After you have input the settings and added the appropriate adapter (see below), you’re ready to get going. Make sure that the batteries are fully charged and that you also have spare batteries to hand. On cold nights, the batteries are very quickly depleted. If you are working at home, you can acquire a suitable power supply. For use in the field, there are charging devices that can be connected to a car’s cigarette lighter. You should also buy a cable release to control the shutter release, as this ensures a vibration-free image.

With a single-lens reflex camera, you remove the camera lens and use the telescope for prime focus astrophotography. With a telescope focal length of 1,000 mm, you are also capturing images with a 1,000-mm focal length. Your telescope becomes a super-telephoto lens.

After removing the lens, attach a T2 ring to your camera bayonet. Since each camera has its own system, there is a T-ring available for just about every camera. On the other side of this ring is a T2 thread. Either a 1.25" or a 2" barrel is screwed into this thread. On the camera side you have a suitable thread and on the focuser side you have a plug-in adapter.

Once you have precisely aligned the mount to the celestial North Pole, the telescope is positioned precisely enough to obtain images with longer exposures. If the mount is not exactly aligned, instead of appearing as a point, a star will be seen as a trail, which is to be avoided.

It makes sense to first find the target with a long focal length eyepiece before attaching the camera. The target object will not be as easy to see through the camera viewfinder as through an eyepiece. It will now be relatively difficult to find the perfect focus, especially since most targets also appear very dark.
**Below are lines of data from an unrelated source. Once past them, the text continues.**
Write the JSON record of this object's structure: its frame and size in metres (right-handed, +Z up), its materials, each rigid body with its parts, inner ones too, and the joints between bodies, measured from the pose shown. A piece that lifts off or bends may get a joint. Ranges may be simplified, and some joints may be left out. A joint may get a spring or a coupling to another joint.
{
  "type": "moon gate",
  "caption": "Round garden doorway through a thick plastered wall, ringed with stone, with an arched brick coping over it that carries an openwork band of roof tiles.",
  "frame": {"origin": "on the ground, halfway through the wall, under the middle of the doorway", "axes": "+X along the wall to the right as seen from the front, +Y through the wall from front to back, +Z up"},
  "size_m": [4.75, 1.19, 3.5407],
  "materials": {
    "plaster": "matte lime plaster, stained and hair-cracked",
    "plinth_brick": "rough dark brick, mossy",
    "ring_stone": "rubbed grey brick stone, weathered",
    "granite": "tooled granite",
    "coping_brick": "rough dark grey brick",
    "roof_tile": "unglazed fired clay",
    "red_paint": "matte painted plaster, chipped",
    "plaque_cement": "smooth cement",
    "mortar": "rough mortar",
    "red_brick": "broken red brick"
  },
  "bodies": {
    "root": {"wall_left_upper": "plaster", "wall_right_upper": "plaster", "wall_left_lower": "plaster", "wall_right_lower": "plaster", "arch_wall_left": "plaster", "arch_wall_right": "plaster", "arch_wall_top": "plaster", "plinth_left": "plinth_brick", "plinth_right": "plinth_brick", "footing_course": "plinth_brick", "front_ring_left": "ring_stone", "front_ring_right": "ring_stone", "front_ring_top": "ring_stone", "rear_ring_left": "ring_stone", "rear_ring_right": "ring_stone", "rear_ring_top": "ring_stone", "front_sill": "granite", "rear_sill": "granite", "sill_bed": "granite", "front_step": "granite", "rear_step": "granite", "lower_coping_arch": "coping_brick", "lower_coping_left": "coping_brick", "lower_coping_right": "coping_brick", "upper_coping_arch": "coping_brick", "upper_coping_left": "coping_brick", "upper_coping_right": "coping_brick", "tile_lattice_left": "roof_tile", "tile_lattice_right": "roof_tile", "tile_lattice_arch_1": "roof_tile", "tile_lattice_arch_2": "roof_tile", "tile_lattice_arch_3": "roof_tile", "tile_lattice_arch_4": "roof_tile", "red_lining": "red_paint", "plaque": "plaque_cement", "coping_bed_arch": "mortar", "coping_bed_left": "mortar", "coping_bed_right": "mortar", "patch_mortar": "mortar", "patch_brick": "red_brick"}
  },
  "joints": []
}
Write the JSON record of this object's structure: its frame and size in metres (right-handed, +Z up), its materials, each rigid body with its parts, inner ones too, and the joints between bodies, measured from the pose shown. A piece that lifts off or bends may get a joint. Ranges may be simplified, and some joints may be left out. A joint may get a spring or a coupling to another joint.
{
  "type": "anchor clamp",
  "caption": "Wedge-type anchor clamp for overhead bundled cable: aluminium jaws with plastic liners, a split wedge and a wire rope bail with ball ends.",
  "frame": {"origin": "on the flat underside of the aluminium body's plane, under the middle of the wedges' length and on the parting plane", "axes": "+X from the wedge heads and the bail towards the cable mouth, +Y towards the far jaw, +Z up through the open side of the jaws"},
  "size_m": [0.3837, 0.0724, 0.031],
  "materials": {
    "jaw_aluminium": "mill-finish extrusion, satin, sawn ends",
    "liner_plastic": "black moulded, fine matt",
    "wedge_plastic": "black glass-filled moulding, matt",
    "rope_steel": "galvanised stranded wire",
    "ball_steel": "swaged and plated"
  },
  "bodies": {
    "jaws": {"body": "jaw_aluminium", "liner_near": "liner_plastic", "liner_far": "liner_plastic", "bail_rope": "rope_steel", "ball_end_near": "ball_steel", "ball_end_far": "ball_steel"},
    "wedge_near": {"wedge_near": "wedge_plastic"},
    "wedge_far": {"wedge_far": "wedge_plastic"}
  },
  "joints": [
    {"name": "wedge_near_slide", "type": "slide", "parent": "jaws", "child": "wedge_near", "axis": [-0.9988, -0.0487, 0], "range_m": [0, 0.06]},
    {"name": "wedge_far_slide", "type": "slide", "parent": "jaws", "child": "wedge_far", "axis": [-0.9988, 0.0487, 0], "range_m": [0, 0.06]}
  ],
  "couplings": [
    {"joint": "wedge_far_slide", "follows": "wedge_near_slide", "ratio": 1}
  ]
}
Unfortunately, with a single-lens reflex camera, it is not possible to focus using the LCD screen, but only via the camera viewfinder (except for very few brand-new camera models). It is best to focus by moving the focuser back and forth until the stars appear to be somewhat point-shaped. Since it is not yet possible to accurately judge whether you have found the perfect focus, it is advisable to carry out test exposures of around ten to fifteen seconds. With this exposure time, you should already have enough stars on the image to decide. Now it is best to zoom in the image (for many cameras, this can be done by turning a small wheel). If the star remains point-shaped, then you are in focus. If not, the stars will appear as a small disc with a black centre. You should simply keep trying until you are certain that it’s right.

Next you can also try a longer exposure time.
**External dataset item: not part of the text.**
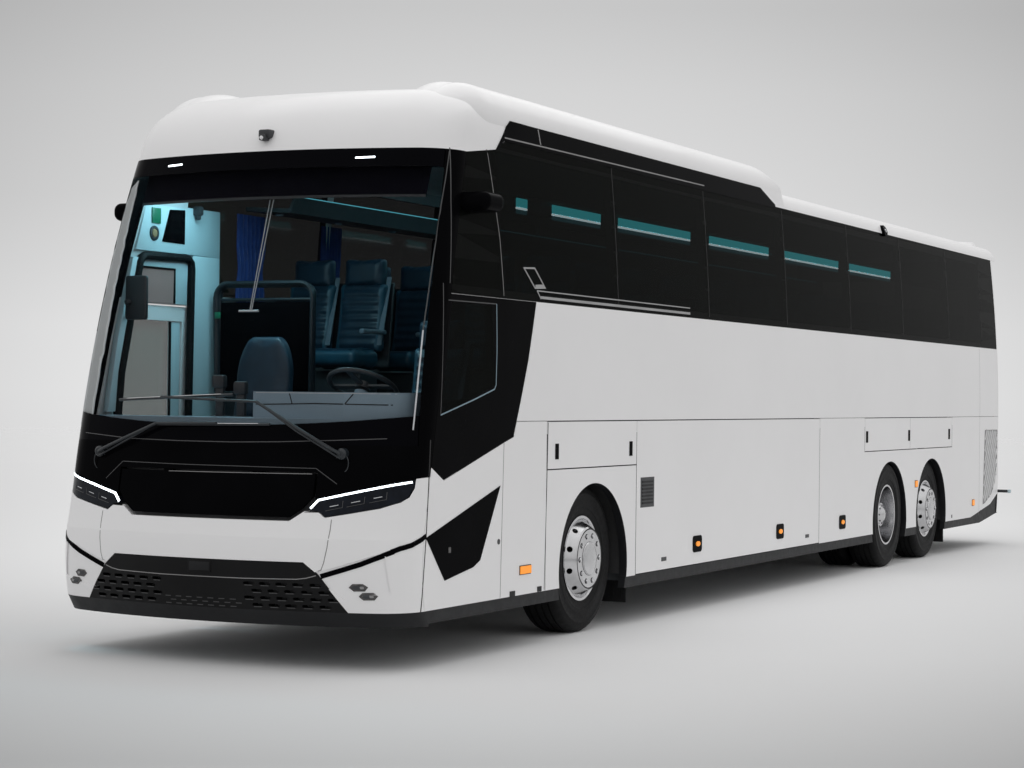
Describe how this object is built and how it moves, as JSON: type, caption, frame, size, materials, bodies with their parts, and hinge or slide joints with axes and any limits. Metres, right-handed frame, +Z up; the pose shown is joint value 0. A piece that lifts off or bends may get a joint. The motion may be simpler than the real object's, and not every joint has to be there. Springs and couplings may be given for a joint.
{
  "type": "coach bus",
  "caption": "Tri-axle touring coach with a wrap-round windscreen, dark glazed sides, raised roof fairings, steered wheels, plug doors and hinged luggage doors.",
  "frame": {"origin": "on the road under the middle of the coach, at the centre of its box", "axes": "+Y to the tail, -Y to the nose, +X to the driver side (left of the coach), +Z up"},
  "size_m": [2.83, 15.0046, 3.6798],
  "materials": {
    "body_paint": "gloss",
    "dark_gloss": "gloss",
    "grille_plastic": "satin",
    "skirt_plastic": "satin",
    "lamp_glass": "gloss",
    "clear_glass": "gloss",
    "tinted_glass": "gloss",
    "tail_lens": "gloss",
    "frame_steel": "satin",
    "bay_lining": "satin",
    "floor_lining": "matt",
    "housing_steel": "matt",
    "engine_iron": "matt",
    "axle_iron": "matt",
    "dash_plastic": "matt",
    "seat_leather": "satin",
    "rack_plastic": "satin",
    "tyre_rubber": "matt",
    "wheel_alloy": "polished"
  },
  "bodies": {
    "coach": {"axle_drive": "axle_iron", "axle_front": "axle_iron", "axle_tag": "axle_iron", "black_skirt": "skirt_plastic", "camera_pods": "dark_gloss", "chassis_frame": "frame_steel", "dark_panels": "dark_gloss", "dashboard": "dash_plastic", "engine_block": "engine_iron", "entry_rail": "rack_plastic", "floors": "floor_lining", "front_bumper": "body_paint", "headlamps": "lamp_glass", "lower_grille": "grille_plastic", "luggage_bay": "bay_lining", "luggage_racks": "rack_plastic", "roof_cap": "body_paint", "roof_fairings": "body_paint", "roof_shell": "body_paint", "seats": "seat_leather", "side_glass_left": "tinted_glass", "side_glass_right": "tinted_glass", "side_wall_left": "body_paint", "side_wall_right": "body_paint", "tail_lamps": "tail_lens", "tail_wall": "body_paint", "tail_window": "tinted_glass", "wheel_housings": "housing_steel", "windscreen": "clear_glass"},
    "knuckle_front_left": {"knuckle_front_left": "axle_iron"},
    "wheel_front_left": {"tyre_front_left": "tyre_rubber", "rim_front_left": "wheel_alloy"},
    "knuckle_tag_left": {"knuckle_tag_left": "axle_iron"},
    "wheel_tag_left": {"tyre_tag_left": "tyre_rubber", "rim_tag_left": "wheel_alloy"},
    "wheel_drive_left": {"tyre_drive_left": "tyre_rubber", "rim_drive_left": "wheel_alloy"},
    "knuckle_front_right": {"knuckle_front_right": "axle_iron"},
    "wheel_front_right": {"tyre_front_right": "tyre_rubber", "rim_front_right": "wheel_alloy"},
    "knuckle_tag_right": {"knuckle_tag_right": "axle_iron"},
    "wheel_tag_right": {"tyre_tag_right": "tyre_rubber", "rim_tag_right": "wheel_alloy"},
    "wheel_drive_right": {"tyre_drive_right": "tyre_rubber", "rim_drive_right": "wheel_alloy"},
    "steering_wheel": {"steering_wheel": "dash_plastic"},
    "luggage_door_left": {"luggage_door_left": "body_paint"},
    "front_flap_left": {"front_flap_left": "body_paint"},
    "rear_flap_left": {"rear_flap_left": "body_paint"},
    "luggage_door_right": {"luggage_door_right": "body_paint"},
    "front_flap_right": {"front_flap_right": "body_paint"},
    "rear_flap_right": {"rear_flap_right": "body_paint"},
    "engine_lid": {"engine_lid": "body_paint"},
    "mask_lid": {"mask_lid": "dark_gloss"},
    "entry_door_arm": {"entry_door_arm": "frame_steel"},
    "entry_door": {"entry_door": "body_paint", "entry_door_glass": "clear_glass"},
    "mid_door_arm": {"mid_door_arm": "frame_steel"},
    "mid_door": {"mid_door": "body_paint", "mid_door_glass": "tinted_glass"}
  },
  "joints": [
    {"name": "steer_front_left", "type": "hinge", "parent": "coach", "child": "knuckle_front_left", "pos_m": [0.925, -4.5, 0.52], "axis": [0, 0, 1], "range_deg": [-42, 42]},
    {"name": "steer_front_right", "type": "hinge", "parent": "coach", "child": "knuckle_front_right", "pos_m": [-0.925, -4.5, 0.52], "axis": [0, 0, 1], "range_deg": [-42, 42]},
    {"name": "steer_tag_left", "type": "hinge", "parent": "coach", "child": "knuckle_tag_left", "pos_m": [0.925, 4.34, 0.52], "axis": [0, 0, 1], "range_deg": [-14, 14]},
    {"name": "steer_tag_right", "type": "hinge", "parent": "coach", "child": "knuckle_tag_right", "pos_m": [-0.925, 4.34, 0.52], "axis": [0, 0, 1], "range_deg": [-14, 14]},
    {"name": "spin_front_left", "type": "hinge", "parent": "knuckle_front_left", "child": "wheel_front_left", "pos_m": [1.07, -4.5, 0.52], "axis": [1, 0, 0], "continuous": true},
    {"name": "spin_tag_left", "type": "hinge", "parent": "knuckle_tag_left", "child": "wheel_tag_left", "pos_m": [1.07, 4.34, 0.52], "axis": [1, 0, 0], "continuous": true},
    {"name": "spin_drive_left", "type": "hinge", "parent": "coach", "child": "wheel_drive_left", "pos_m": [1, 2.8, 0.52], "axis": [1, 0, 0], "continuous": true},
    {"name": "spin_front_right", "type": "hinge", "parent": "knuckle_front_right", "child": "wheel_front_right", "pos_m": [-1.07, -4.5, 0.52], "axis": [1, 0, 0], "continuous": true},
    {"name": "spin_tag_right", "type": "hinge", "parent": "knuckle_tag_right", "child": "wheel_tag_right", "pos_m": [-1.07, 4.34, 0.52], "axis": [1, 0, 0], "continuous": true},
    {"name": "spin_drive_right", "type": "hinge", "parent": "coach", "child": "wheel_drive_right", "pos_m": [-1, 2.8, 0.52], "axis": [1, 0, 0], "continuous": true},
    {"name": "steering_wheel_turn", "type": "hinge", "parent": "coach", "child": "steering_wheel", "pos_m": [0.6, -6.6, 1.7], "axis": [0, 0.4695, 0.8829], "range_deg": [-760, 760]},
    {"name": "luggage_door_left_lift", "type": "hinge", "parent": "coach", "child": "luggage_door_left", "pos_m": [1.275, -1.607, 1.482], "axis": [0, -1, 0], "range_deg": [0, 80]},
    {"name": "front_flap_left_lift", "type": "hinge", "parent": "coach", "child": "front_flap_left", "pos_m": [1.275, -4.5235, 1.482], "axis": [0, -1, 0], "range_deg": [0, 80]},
    {"name": "rear_flap_left_lift", "type": "hinge", "parent": "coach", "child": "rear_flap_left", "pos_m": [1.275, 3.539, 1.482], "axis": [0, -1, 0], "range_deg": [0, 80]},
    {"name": "luggage_door_right_lift", "type": "hinge", "parent": "coach", "child": "luggage_door_right", "pos_m": [-1.275, -1.607, 1.482], "axis": [0, 1, 0], "range_deg": [0, 80]},
    {"name": "front_flap_right_lift", "type": "hinge", "parent": "coach", "child": "front_flap_right", "pos_m": [-1.275, -4.5235, 1.482], "axis": [0, 1, 0], "range_deg": [0, 80]},
    {"name": "rear_flap_right_lift", "type": "hinge", "parent": "coach", "child": "rear_flap_right", "pos_m": [-1.275, 3.539, 1.482], "axis": [0, 1, 0], "range_deg": [0, 80]},
    {"name": "engine_lid_lift", "type": "hinge", "parent": "coach", "child": "engine_lid", "pos_m": [0, 7.492, 1.5], "axis": [1, 0, 0], "range_deg": [0, 75]},
    {"name": "mask_lid_lift", "type": "hinge", "parent": "coach", "child": "mask_lid", "pos_m": [0, -7.411, 1.17], "axis": [-1, 0, 0], "range_deg": [0, 65]},
    {"name": "entry_door_swing", "type": "hinge", "parent": "coach", "child": "entry_door_arm", "pos_m": [-1.13, -6.7, 0.6], "axis": [0, 0, 1], "range_deg": [0, 118]},
    {"name": "entry_door_level", "type": "hinge", "parent": "entry_door_arm", "child": "entry_door", "pos_m": [-1.13, -6.1, 0.6], "axis": [0, 0, 1], "range_deg": [-118, 0]},
    {"name": "mid_door_swing", "type": "hinge", "parent": "coach", "child": "mid_door_arm", "pos_m": [-1.13, 1.73, 0.6], "axis": [0, 0, -1], "range_deg": [0, 118]},
    {"name": "mid_door_level", "type": "hinge", "parent": "mid_door_arm", "child": "mid_door", "pos_m": [-1.13, 1.13, 0.6], "axis": [0, 0, -1], "range_deg": [-118, 0]}
  ],
  "couplings": [
    {"joint": "steer_front_right", "follows": "steer_front_left", "ratio": 1},
    {"joint": "steer_tag_left", "follows": "steer_front_left", "ratio": -0.3333},
    {"joint": "steer_tag_right", "follows": "steer_front_left", "ratio": -0.3333},
    {"joint": "steering_wheel_turn", "follows": "steer_front_left", "ratio": 18},
    {"joint": "entry_door_level", "follows": "entry_door_swing", "ratio": -1},
    {"joint": "mid_door_level", "follows": "mid_door_swing", "ratio": -1}
  ]
}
You can precisely align an equatorial mount, but without a tracking control you can only use short exposure times of usually no more than a minute, because no mount is exact over a long period of time. Tracking control is essential!

You have captured some short-exposure images, maybe even a whole series of them, and later you have stacked and processed these images on your PC. Maybe you've got some really nice images among them and the stars are point-shaped. Then congratulations! But maybe you want to try out longer expose times, but without tracking control, trails will appear on the image because you cannot control the mount’s movement.

There’s nothing else for it – you have to "guide" your telescope. Simply put, you must help your mount to accurately track the image. You need to "look over the shoulder" of your mount by checking the tracking using a second control optic.

For this, you need a small, long focal length refractor, which you should mount parallel to your main tube. Then you can use a crosshair eyepiece to check the tracking. If it becomes necessary, you can easily make corrections with your motorised tracking control. Your heart will beat faster when you see really beautiful long-exposure images with point-shaped stars.

However, it is important that you first determine where in the eyepiece the right ascension direction lies. To do this, simply press the two right ascension direction buttons and watch in which direction the star moves. Then turn your crosshair eyepiece in the focuser until the thread points in the same direction. So you have a good orientation and know which buttons you need to press when your chosen guide star moves out of your field of view. You should react immediately if the star moves, so that this is not visible later in the image. It is not necessarily a bad thing if your guide star is not completely in focus, because then it is larger. But that’s something that everyone has to find out for themselves. During exposure, it is difficult to keep track of your chosen exposure time, so it is very useful to have a countdown timer to tell you acoustically when you should stop.

We will return briefly to the installation of the guide scope: it is possible to get hold of normal tube clamps to mount it onto your telescope tube. But it is even better if you get purpose-built guide scope tube clamps, because with these you can adjust the guide tube even more precisely, and also readjust a little if there is no star suitable for tracking in the field of view.

Tracking control can also be approached from a completely different angle. You do not need a  guide scope, but an off-axis guider instead. This is a component that is inserted between the focuser and the camera. A small mirror tilted by 45° directs a little light into a focuser, into which a reticle eyepiece can be inserted. If you are working with such a guider, you will need a brighter star, located in the vicinity of your target.

Controlling the tracking can be quite arduous for the observer. In addition, when tracking, you are losing potential observing time. The automation of the tracking process is called autoguiding. Almost all larger GoTo mounts can have autoguiding retro-fitted. The control loop requires a camera, PC, software and a cable to connect to the telescope. Low-cost webcams or highly sensitive video surveillance cameras such as Mintron, Watec and DMK can be used as cameras. The software is freely available on the internet. The Guidemaster program is often used. It is worth googling 'Autoguider' together with the name of your mount on the internet to get more information specific to your mount.